I am unaccustomed to public speaking. Even the simplest public address takes its toll. The very act of standing up before a sea of silent anticipation, even if that sea is a tiny inlet of family and friends, has the effect of letting all the carefully prepared words, that are stored in my head, drain down and out through my body so quickly that I am only able to catch a random mouthful, spit them out and sit down again.

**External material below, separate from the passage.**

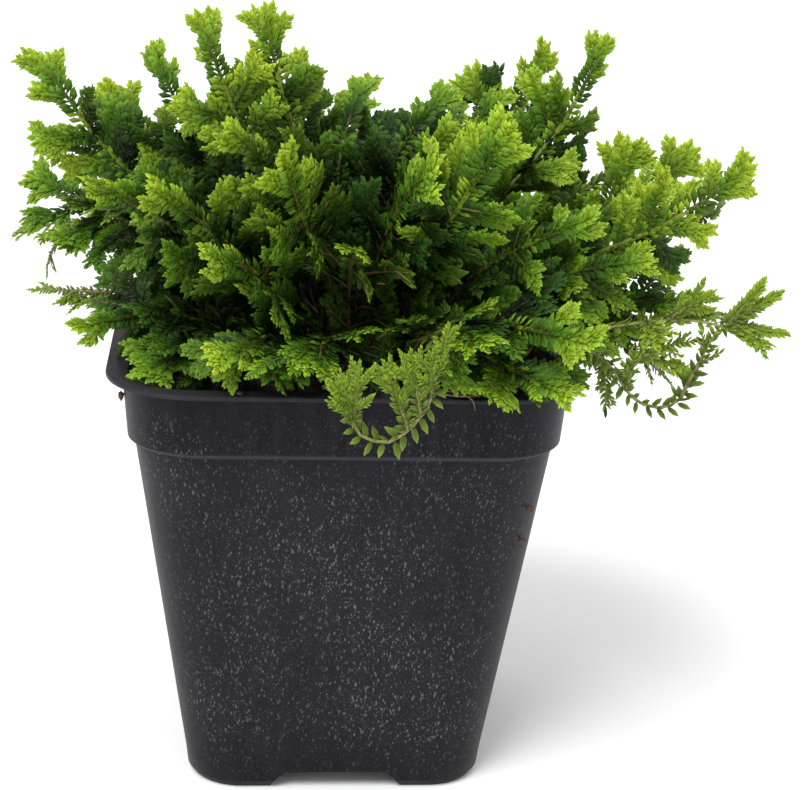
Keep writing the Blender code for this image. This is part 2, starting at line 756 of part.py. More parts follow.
def main():
    clear_scene()
    plastic = material("pot_plastic", (0.028, 0.028, 0.034), 0.55)
    mix_finish = material("potting_mix", (0.035, 0.022, 0.014), 0.95)
    leaf_finish = material("spikemoss", (0.12, 0.30, 0.035), 0.5)
    runner_finish = material("spikemoss_runner", (0.36, 0.42, 0.09), 0.5)
    pot = build_pot(plastic)
    plans = plan_sprays()
    build_mix(mix_finish, plans)
    shapes = grow(plans, [solid_of(pot)])
    for plan in plans:
        name = plan["name"]
        finish = runner_finish if plan["thin"] else leaf_finish
        spray = add_object(name, *shapes[name][0], finish)
        combine(spray, shapes[name][1:], "UNION", "MANIFOLD")


main()
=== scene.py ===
# %% [markdown]
# # A potted spikemoss
#
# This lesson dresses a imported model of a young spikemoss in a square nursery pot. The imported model
# has a pot, its potting mix, 43 leafy sprays and 7 thin runners, all with few faces. Each of them is
# replaced here by a finer piece of the same form, at the same place: the real plant carries tens of
# thousands of leaves, each about three millimetres long.

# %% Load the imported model
import bisect
import math
import random

import bmesh
import bpy
import numpy as np
from mathutils import Matrix, Vector, noise


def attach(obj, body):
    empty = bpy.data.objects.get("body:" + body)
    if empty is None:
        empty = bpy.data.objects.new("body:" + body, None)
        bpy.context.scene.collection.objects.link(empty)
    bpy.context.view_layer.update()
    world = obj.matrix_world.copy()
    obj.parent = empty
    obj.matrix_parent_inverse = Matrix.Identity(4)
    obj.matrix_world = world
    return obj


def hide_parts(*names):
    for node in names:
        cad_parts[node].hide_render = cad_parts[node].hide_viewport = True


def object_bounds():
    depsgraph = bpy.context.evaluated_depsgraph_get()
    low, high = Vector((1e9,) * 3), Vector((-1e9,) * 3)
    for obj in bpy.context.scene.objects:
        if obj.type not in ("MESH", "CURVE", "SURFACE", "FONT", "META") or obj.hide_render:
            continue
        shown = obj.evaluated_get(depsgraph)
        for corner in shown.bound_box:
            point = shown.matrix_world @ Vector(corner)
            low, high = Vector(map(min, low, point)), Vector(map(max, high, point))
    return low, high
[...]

I am also unaccustomed to public writing yet, because there is no roar of the crowd, the smell of the greasepaint attracts me. I can fashion written words like the elements of a picture. The stuttering uncertainty of the first moments are hidden behind a screen of fluency. Pity the speaker, standing silent before his audience, who suddenly realises the weakness of the words starting to spill from his mouth, mentally edits them, loses all known vocabulary whilst simultaneously confirming, from the dampness of his brow and his sodden shirt, that the human body is composed nearly entirely of water and his audience entirely of detractors.
The writer sits alone, atop of a pile of crumpled sheets of rejected thoughts watched by an impatient and critical audience of one – himself: but he can sit there in his underpants, eating a plate of buffalo mozzarella with tomatoes and olives which would be impressive, but less acceptable, in a public speaker. And it’s very PC – Phucking Comfortable.